I can be upset at a behaviour, but this does not mean being upset at a young person learning to regulate their behaviour. When I took these students into the hall, I asked them to consider time and place and explained why this, our current context in class, was not it. Teaching is teaching, all the time, and we cannot expect students to know something if we haven’t made it very clear what it is we want them to know.

Considering what transpired between the end of the school day yesterday and the first lesson of the day today, I had to laugh when a student in my second lesson asked how I can always be so happy. I gave two answers and they’re equally true. First, I explained, what my students see comes with how I see my job as a teacher, regardless of how I might actually be feeling, and I acknowledged that there’s some level of performance in it. And second, I assured the students listening, I love what I do and am genuinely so glad to be able to do it.

My students looked a little distressed at the first answer and much happier about the second, but I think it’s good to have a bit of realism. Teachers are supposed to be teachers around students, and that largely means one thing.
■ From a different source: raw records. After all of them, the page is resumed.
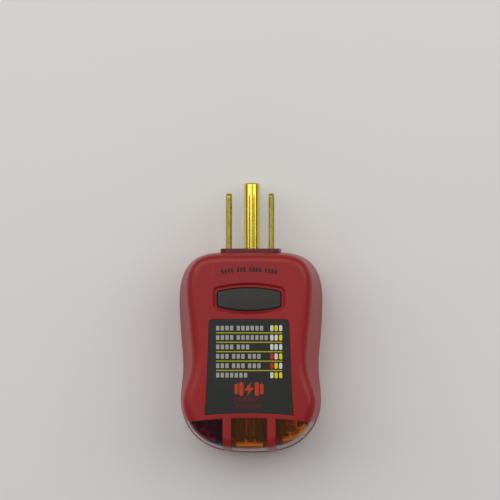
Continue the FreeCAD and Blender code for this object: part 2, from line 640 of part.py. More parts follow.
# ---- Lamps and lenses ----
def lamp_leads(x, station):
    """A neon lamp's two electrodes, with the leads that run back and down into the board."""
    tip_y = TOP_Y - station
    start_y, seal_y = tip_y + LAMP_RADIUS, tip_y + LAMP_LENGTH - LAMP_SEAL
    ends = [(seal_y - LEAD_BEND, LAMP_Z), (LAMP_LEAD_Y, LAMP_Z), (LAMP_LEAD_Y, LEAD_TIP_Z)]
    wires = []
    for lead_x in (x - LEAD_HALF_PITCH, x + LEAD_HALF_PITCH):
        electrode = bar_along_y(ELECTRODE_RADIUS, lead_x, LAMP_Z, start_y, seal_y)
        route = [V(lead_x, y, z) for y, z in ends]
        wires.append(joined(electrode, bent_rod(route, LEAD_BEND, LEAD_RADIUS)))
    return Part.makeCompound(wires)


def lamp_glass(x, station):
    tip_y = TOP_Y - station
    end_y = tip_y + LAMP_LENGTH
    outer = bar_along_y(LAMP_RADIUS, x, LAMP_Z, tip_y, end_y)
    outer = outer.makeFillet(LAMP_RADIUS * LAMP_NOSE, edges_at(outer, "Y", tip_y))
    bore_radius, bore_y = LAMP_RADIUS - LAMP_GLASS, tip_y + LAMP_GLASS
    bore = bar_along_y(bore_radius, x, LAMP_Z, bore_y, end_y - LAMP_SEAL)
    bore = bore.makeFillet(bore_radius * LAMP_NOSE, edges_at(bore, "Y", bore_y))
    return without(outer, bore, lamp_leads(x, station))


def make_lenses():
    """The middle and right lens caps; the left one mirrors the right."""
    skin = front_block(LENS_SETBACK)
    inside = front_cavity(FIT_GAP)
    low_z, high_z = LENS_TONGUE_Z, INNER_FRONT_Z - FIT_GAP
    walls = window_zones(FIT_GAP, WINDOW_SILL_Z + FIT_GAP, HOUSING_DEPTH)
    roots = window_zones(FIT_GAP, low_z, LENS_ROOT_Z, 0, LENS_TONGUE)
    tongues = window_zones(FIT_GAP, low_z, high_z, LENS_TONGUE, LENS_TONGUE)
    pockets = [
        Part.makeLoft([polygon(sill, WINDOW_SILL_Z), polygon(front, LENS_FRONT_Z)], True, True)
        for front, sill in (MIDDLE_POCKET, SIDE_POCKET)
    ]
    lenses = []
    for wall, root, tongue, pocket in zip(walls, roots, tongues, pockets):
        cap = wall.common(skin).cut(pocket)
        lenses.append(joined(cap, root.common(skin), tongue.common(inside)))
    return lenses


# ---- Test button ----
def make_test_button():
    z0, z1 = BUTTON_FLANGE_Z
    top_z = BUTTON_EDGE_Z + BUTTON_CROWN
    crown_radius = (BUTTON_HALF_LENGTH**2 + BUTTON_CROWN**2) / (2 * BUTTON_CROWN)
    dome = Part.makeSphere(crown_radius, V(0, BUTTON_Y, top_z - crown_radius))
    cap = eye_prism(0, z0, top_z).common(dome)
    rim = [e for e in cap.Edges if e.BoundBox.ZMin > HOUSING_DEPTH]
    cap = cap.makeFillet(BUTTON_ROUND, rim)
    flange = eye_prism(BUTTON_FLANGE, z0, z1)
    peg_radius, peg_z = BUTTON_PEG
    return joined(cap, flange, cylinder(peg_radius, 0, BUTTON_Y, peg_z, z0))


def make_contact_bridge():
    """The brass bridge under the button: a web with two legs that meet the rivets when it is pushed."""
    z0, z1 = BRIDGE_Z
    half, foot_top_z = BRIDGE_METAL / 2, BRIDGE_FOOT_Z + BRIDGE_METAL
    y0, y1 = BUTTON_Y - BRIDGE_HALF_WIDTH, BUTTON_Y + BRIDGE_HALF_WIDTH
    web = box(-RIVET_X - half, RIVET_X + half, y0, y1, z0, z1)
    y0, y1 = BUTTON_Y - BRIDGE_LEG_HALF_WIDTH, BUTTON_Y + BRIDGE_LEG_HALF_WIDTH
    legs = []
    for x in (-RIVET_X, RIVET_X):
        legs.append(box(x - half, x + half, y0, y1, BRIDGE_FOOT_Z, z1))
        legs.append(box(x - BRIDGE_FOOT_HALF, x + BRIDGE_FOOT_HALF, y0, y1, BRIDGE_FOOT_Z, foot_top_z))
    return joined(web, *legs).cut(cylinder(BUTTON_PEG[0], 0, BUTTON_Y, z0, z1))


def make_button_spring():
    low = BOARD_Z[1] + SPRING_WIRE + SPRING_GAP
    high = BRIDGE_Z[0] - SPRING_WIRE - SPRING_GAP
    helix = Part.makeHelix((high - low) / SPRING_TURNS, high - low, SPRING_RADIUS)
    section = Part.Wire(Part.makeCircle(SPRING_WIRE, V(SPRING_RADIUS, 0, 0), ALONG_Y))
    coil = Part.Wire(helix).makePipeShell([section], True, True)
    coil.translate(V(0, BUTTON_Y, low))
    return coil


# ---- Build ----
def build():
    neutral_blade, hot_blade = blade(-BLADE_SPACING / 2), blade(BLADE_SPACING / 2)
    ground_pin = make_ground_pin()
    middle_lens, right_lens = make_lenses()
    parts = {
        "front_shell": make_front_shell(),
        "rear_shell": make_rear_shell(),
        "legend_label": make_legend_label(),
        "rear_label": make_rear_label(),
        "housing_screws": make_housing_screws(),
        "prong_block": make_prong_block([neutral_blade, hot_blade, ground_pin]),
        "neutral_blade": neutral_blade,
        "hot_blade": hot_blade,
        "ground_pin": ground_pin,
        "ground_strap": make_ground_strap(),
        "circuit_board": make_circuit_board(),
        "solder_joints": make_solder_joints(),
        "contact_rivets": make_contact_rivets(),
        "test_button": make_test_button(),
        "contact_bridge": make_contact_bridge(),
        "button_spring": make_button_spring(),
        "red_lens": mirrored(right_lens),
        "amber_lens_middle": middle_lens,
        "amber_lens_right": right_lens,
    }
    for name, station, length, radius, half_pitch in RESISTORS:
        parts[name] = resistor(station, length, radius, half_pitch)
    for side, x, station in LAMPS:
        parts[f"neon_lamp_{side}"] = lamp_glass(x, station)
        parts[f"lamp_electrodes_{side}"] = lamp_leads(x, station)
    return parts


os.makedirs("parts", exist_ok=True)
for part_name, part_shape in build().items():
    bounds = part_shape.BoundBox
    extent = f"{bounds.XLength:.2f} {bounds.YLength:.2f} {bounds.ZLength:.2f}"
    print(f"{part_name:24s} valid {part_shape.isValid()} solids {len(part_shape.Solids)} size {extent}")
    part_shape.exportStep(f"parts/{part_name}.step")
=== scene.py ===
import math
import random

import bmesh
import bpy
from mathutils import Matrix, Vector


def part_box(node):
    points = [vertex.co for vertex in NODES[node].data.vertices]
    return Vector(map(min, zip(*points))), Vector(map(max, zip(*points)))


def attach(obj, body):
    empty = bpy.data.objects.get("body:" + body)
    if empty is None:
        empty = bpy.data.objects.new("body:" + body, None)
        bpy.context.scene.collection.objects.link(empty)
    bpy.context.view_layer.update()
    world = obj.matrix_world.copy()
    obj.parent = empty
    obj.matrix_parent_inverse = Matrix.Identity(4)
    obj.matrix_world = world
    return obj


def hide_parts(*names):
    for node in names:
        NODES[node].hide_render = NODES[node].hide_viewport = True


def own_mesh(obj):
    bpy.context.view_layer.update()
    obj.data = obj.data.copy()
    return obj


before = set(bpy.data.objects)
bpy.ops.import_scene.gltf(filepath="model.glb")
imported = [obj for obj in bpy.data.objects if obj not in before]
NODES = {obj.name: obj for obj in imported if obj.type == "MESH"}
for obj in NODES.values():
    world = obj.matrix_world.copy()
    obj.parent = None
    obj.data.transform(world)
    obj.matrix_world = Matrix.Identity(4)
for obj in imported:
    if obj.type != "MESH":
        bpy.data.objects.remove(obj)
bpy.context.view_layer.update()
MM = 0.001
SIDES = ("left", "middle", "right")

# ---- Places, taken from the frame; those in millimetres are divided by MM ----
SHELL_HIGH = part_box("front_shell")[1]
BLOCK_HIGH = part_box("prong_block")[1]
LABEL_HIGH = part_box("legend_label")[1]
REAR_LOW, REAR_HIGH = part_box("rear_label")
SPRING_LOW, SPRING_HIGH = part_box("button_spring")
BLADE_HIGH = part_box("hot_blade")[1]
BUTTON_LOW, BUTTON_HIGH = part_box("test_button")
TOP_Y = SHELL_HIGH.y / MM
FACE_Z = SHELL_HIGH.z / MM
LABEL_Z = LABEL_HIGH.z / MM
REAR_LABEL_Z = REAR_LOW.z / MM
BUTTON_Y = (BUTTON_LOW.y + BUTTON_HIGH.y) / 2 / MM


# ---- Camera, in metres ----
CAMERA_DISTANCE = 0.8
CAMERA_YAW = math.radians(2.3)
SENSOR_WIDTH = 36  # millimetres
VIEW_WIDTH = 0.15015
BLADE_HALF_WIDTH = 3.175 * MM
VIEW_TARGET = Vector((-0.000105, BLOCK_HIGH.y - 0.00045, BLADE_HIGH.z - BLADE_HALF_WIDTH))


def make_camera():
    """A long lens that looks straight down at the prong end, from a little to the right."""
    data = bpy.data.cameras.new("camera")
    data.sensor_width = SENSOR_WIDTH
    data.lens = SENSOR_WIDTH * CAMERA_DISTANCE / VIEW_WIDTH
    data.clip_start, data.clip_end = 0.01, 10
    camera = bpy.data.objects.new("camera", data)
    bpy.context.scene.collection.objects.link(camera)
    towards_camera = Vector((math.sin(CAMERA_YAW), 0, math.cos(CAMERA_YAW)))
    camera.location = VIEW_TARGET + CAMERA_DISTANCE * towards_camera
    camera.rotation_euler = (0, CAMERA_YAW, 0)
    bpy.context.scene.camera = camera


# ---- Lights and floor, in metres; each ceiling panel's corners are (x0, x1, y0, y1) ----
PANEL_HEIGHT = 1.0
LEFT_PANEL = (-2.0, 0.12, 0.02, 1.3)
RIGHT_PANEL = (0.26, 1.9, 0.02, 1.3)
PANEL_RADIANCE, PANEL_COLOUR = 1.65, (1.0, 0.985, 0.96)
FILL_PLACE, FILL_SIZE, FILL_AIM = Vector((0.0, -1.3, 0.5)), (1.4, 0.5), Vector((0, 0, 0.01))
FILL_RADIANCE, FILL_COLOUR = 0.35, (0.96, 0.98, 1.0)
WORLD_STRENGTH, WORLD_COLOUR = 0.16, (0.93, 0.95, 1.0)
FLOOR_HALF_SIZE, FLOOR_DROP, FLOOR_COLOUR = 1.6, 0.0001, (0.84, 0.835, 0.82)


def area_light(name, place, size, radiance, colour, aim):
    """A soft rectangular light, as bright from everywhere as its radiance says."""
    data = bpy.data.lights.new(name, "AREA")
    data.shape = "RECTANGLE"
    data.size, data.size_y = size
    data.energy = radiance * math.pi * size[0] * size[1]
    data.color = colour
    light = bpy.data.objects.new(name, data)
    bpy.context.scene.collection.objects.link(light)
    light.location = place
    light.rotation_euler = (aim - place).to_track_quat("-Z", "Y").to_euler()


def ceiling_panel(name, corners):
    """A wide panel that faces straight down."""
    x0, x1, y0, y1 = corners
    place = Vector(((x0 + x1) / 2, (y0 + y1) / 2, PANEL_HEIGHT))
    area_light(name, place, (x1 - x0, y1 - y0), PANEL_RADIANCE, PANEL_COLOUR, place - Vector((0, 0, 1)))


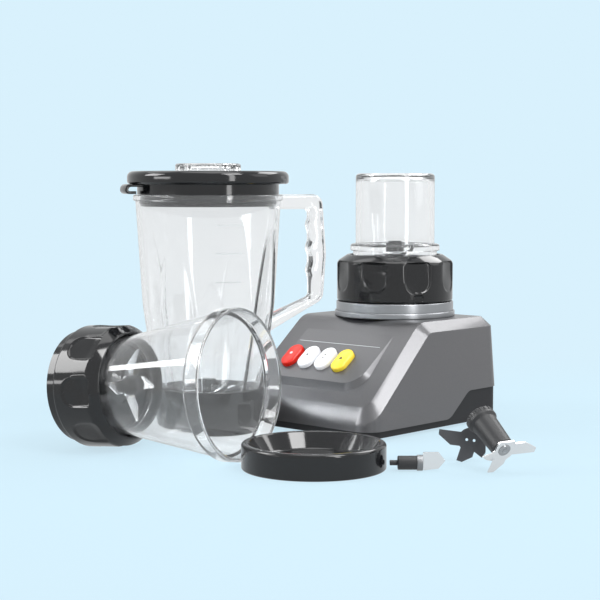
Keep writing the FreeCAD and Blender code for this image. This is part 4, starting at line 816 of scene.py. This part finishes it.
@dataclass
class MotorBase:
    """Silver housing with its band and raised panel, tray, ring, four keys and the motor inside."""

    place: Place = Place((*SHIFT, 0.0))
    ring_low: float = 95.0
    panel_spot: Spot = (0.0, -75.67, 45.35)
    panel_angle: float = 36.96
    key_first: float = -41.0
    key_pitch: float = 20.0
    key_along: float = 25.0
    key_width: float = 15.5
    key_length: float = 26.0
    key_proud: float = 4.5

    def on_panel(self, x: float, along: float, lift: float = 0.0) -> Place:
        """Place on the raised panel: X across, Y up its slope, Z out of it."""
        turn = about(0, self.panel_angle)
        spot = np.asarray(self.panel_spot) + turn @ np.array([x, along, lift]) + np.asarray(self.place.spot)
        return Place(tuple(spot), turn)

    def on_key(self, index: int, lift: float = 0.0) -> Place:
        """Place in the middle of a key, as on_panel has it."""
        return self.on_panel(self.key_first + self.key_pitch * index, self.key_along, lift)

    def ring(self) -> None:
        """Two-tier ring with a fine groove between its tiers."""
        profile = rounded([
            (46.4, 0), (55.5, 0, 0.8), (55.5, 5.1, 1.1), (53.5, 5.1), (53.5, 5.9), (54.1, 5.9),
            (54.1, 13.5, 1.0), (46.4, 13.5, 1.0)])
        ring = Place((*DRIVE, self.ring_low))(lathe(profile, 160))
        piece("collar_ring_satin", ring, RING, "base", ["collar_ring"], crease=40)

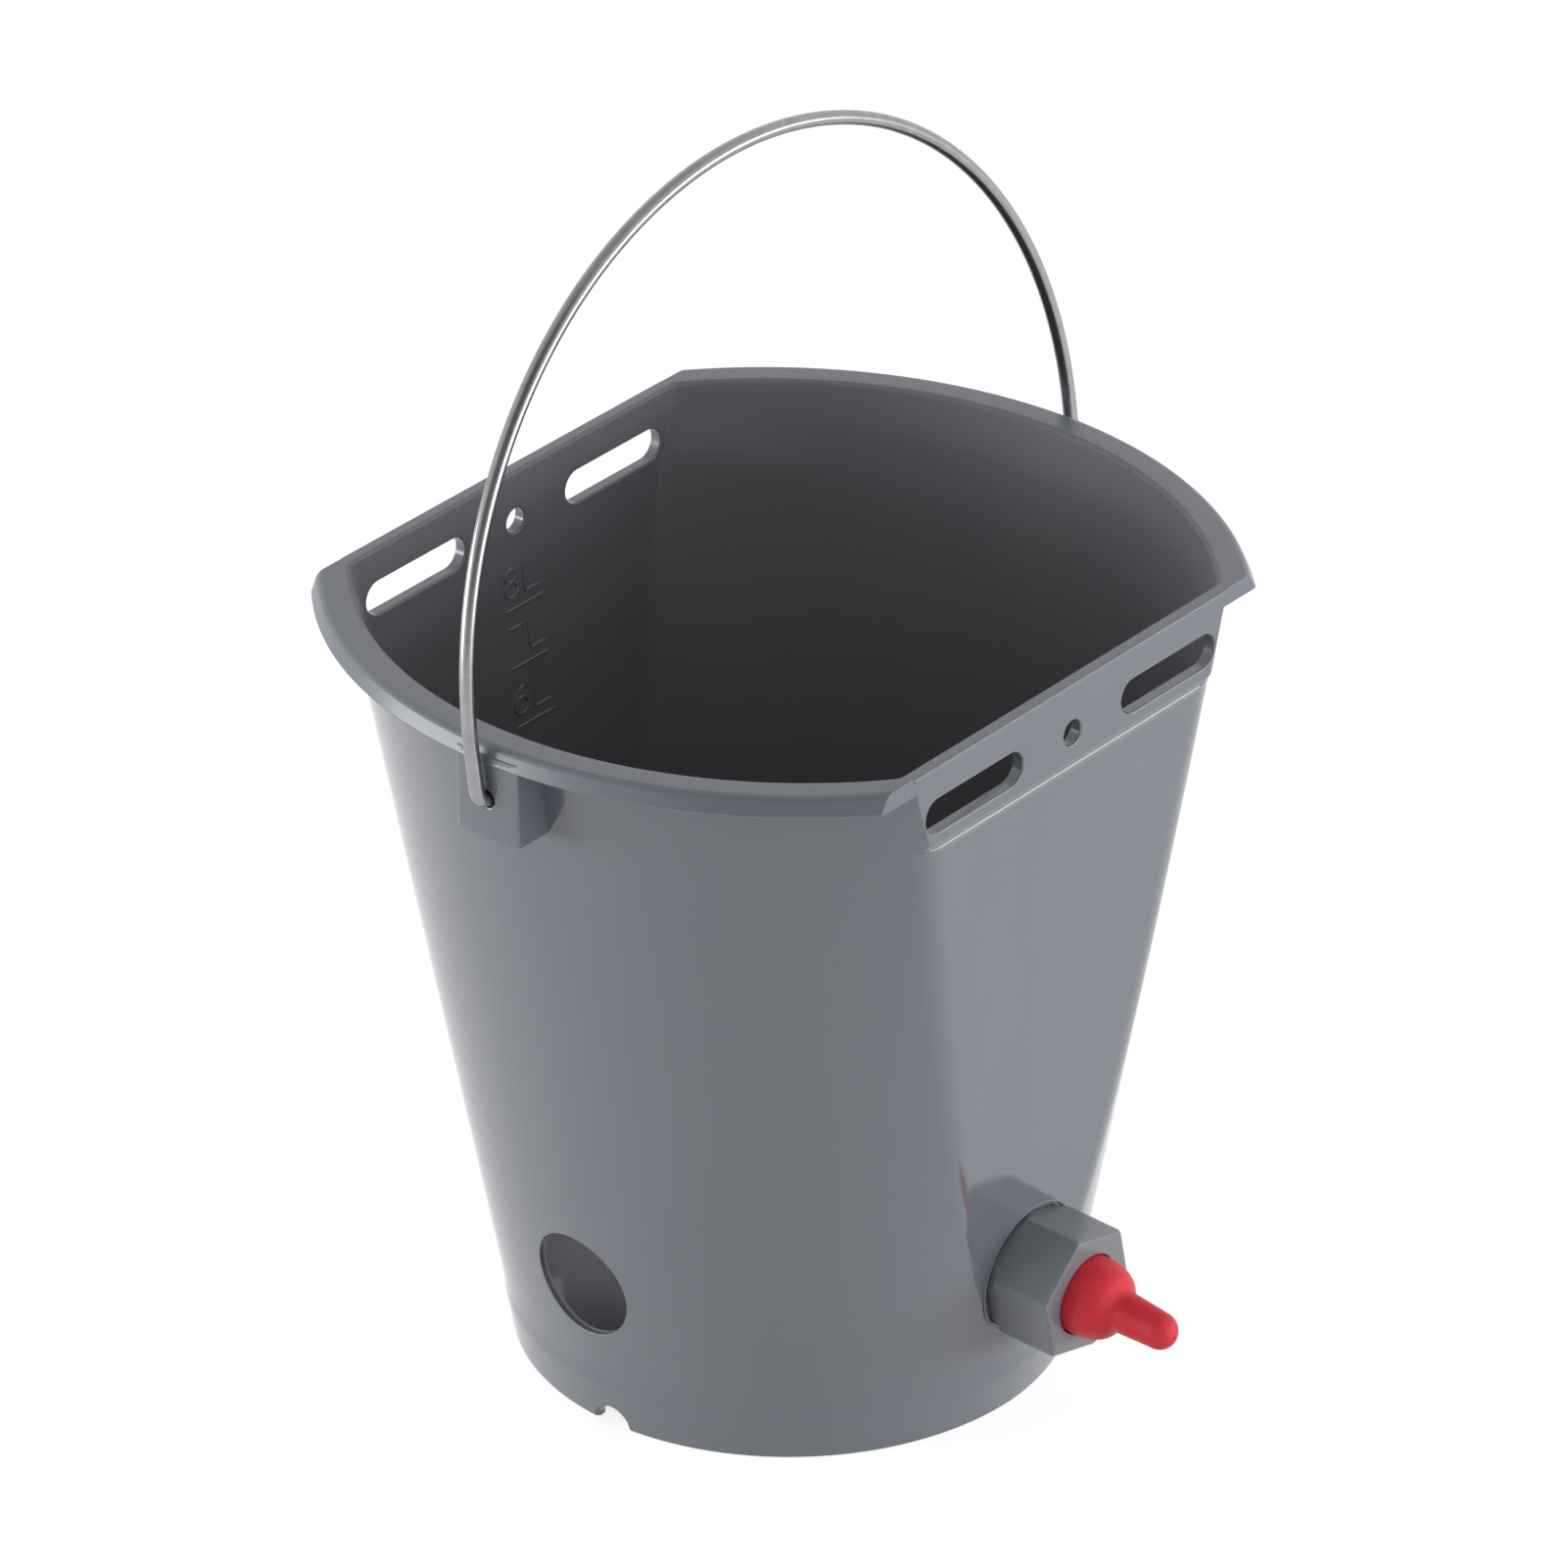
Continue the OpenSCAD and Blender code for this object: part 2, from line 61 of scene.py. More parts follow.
class Side(Enum):
    """The two curved sides of the bucket, with the sign of their X."""

    HAND = -1
    FAR = 1


class Panel(Enum):
    """The two flat sides of the bucket, with the sign of their Y."""

    FRONT = -1
    REAR = 1


class Cut(Enum):
    """How one closed mesh acts on another."""

    JOIN = "UNION"
    REMOVE = "DIFFERENCE"
    KEEP_COMMON = "INTERSECT"


# Mesh tools


def ring(points: Sequence[Sequence[float]]) -> np.ndarray:
    """Returns points in millimetres as an array with one row for each point."""
    return np.array(points, float).reshape(-1, 3)


def round_steps(count: int) -> np.ndarray:
    """Returns the angles of one full turn, in even steps and without its end."""
    return np.linspace(0, FULL_TURN, count, endpoint=False)


def new_object(name: str, verts: Sequence[Sequence[float]],
               faces: Sequence[tuple[int, ...]]) -> Obj:
    """Makes a mesh object in the scene from corners in metres and faces.

    Args:
        name: Name of the object and its mesh.
        verts: Corners in metres.
        faces: Numbers of the corners of each face.

    Returns:
        The new object.
    """
    mesh = bpy.data.meshes.new(name)
    mesh.from_pydata(verts, [], faces)
    obj = bpy.data.objects.new(name, mesh)
    bpy.context.scene.collection.objects.link(obj)
    return obj


def placing(columns: Sequence[Sequence[float]], origin: Sequence[float]) -> Matrix:
    """Returns the matrix with three axes as its columns and an origin in metres.

    Args:
        columns: Directions of the X, Y and Z axes.
        origin: Place of the origin.

    Returns:
        The matrix.
    """
    matrix = Matrix.Identity(4)
    for column, axis in enumerate(columns):
        for row in range(3):
            matrix[row][column] = axis[row]
    matrix.translation = Vector(origin)
    return matrix


def skin(name: str, rows: Rows, closed: bool = False) -> Obj:
    """Skins a stack of closed rings, all with the same number of points.

    Args:
        name: Name of the new object.
        rows: Rings in millimetres, from one end to the other.
        closed: True joins the last ring to the first; False caps both ends with a fan.

    Returns:
        The new mesh object, with its normals outwards.
    """
    count, levels = len(rows[0]), len(rows)
    verts = np.concatenate(rows) * MM
    following = [(j + 1) % count for j in range(count)]
    faces: list[tuple[int, ...]] = []
    for i in range(levels if closed else levels - 1):
        a, b = i * count, ((i + 1) % levels) * count
        faces += [(a + j, a + k, b + k, b + j) for j, k in enumerate(following)]
    if not closed:
        verts = np.concatenate([verts, [rows[0].mean(0) * MM, rows[-1].mean(0) * MM]])
        cap, top = levels * count, (levels - 1) * count
        for j, k in enumerate(following):
            faces += [(cap, k, j), (cap + 1, top + j, top + k)]
    obj = new_object(name, [tuple(v) for v in verts], faces)
    obj.data.validate()
    point_outwards(obj)
    return obj


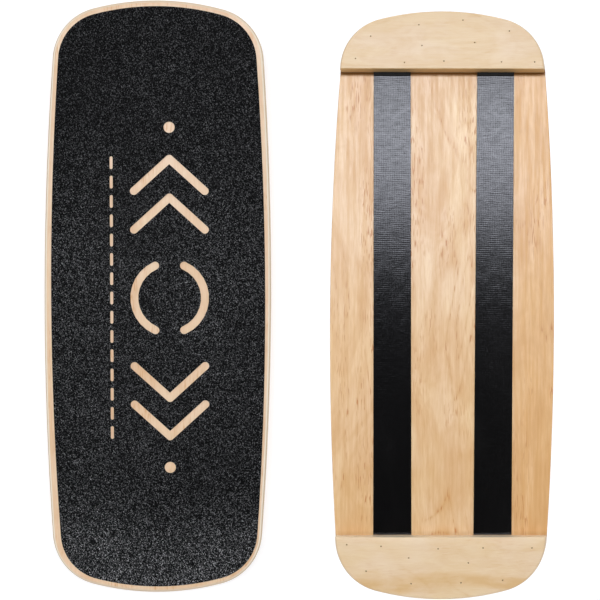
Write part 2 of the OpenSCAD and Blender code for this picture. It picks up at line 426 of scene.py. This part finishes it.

One very complex, multi-dimensional thing, but one thing. Teachers are not expected to be human because humanness would require us to acknowledge that complex, multi-dimensionality that we bring to the classroom as part of us and tuck away somewhere deep inside.

This is what I mean when I say that teaching is an emotionally demanding profession, and this is something I wish more people could appreciate. It’s more than lesson plans, more than marking papers, more than meeting with parents or sitting in faculty meetings. It’s more than working with students, writing letters of recommendation, and redoing unit planners. Teaching comes from the whole heart and I can think of no other way to do it.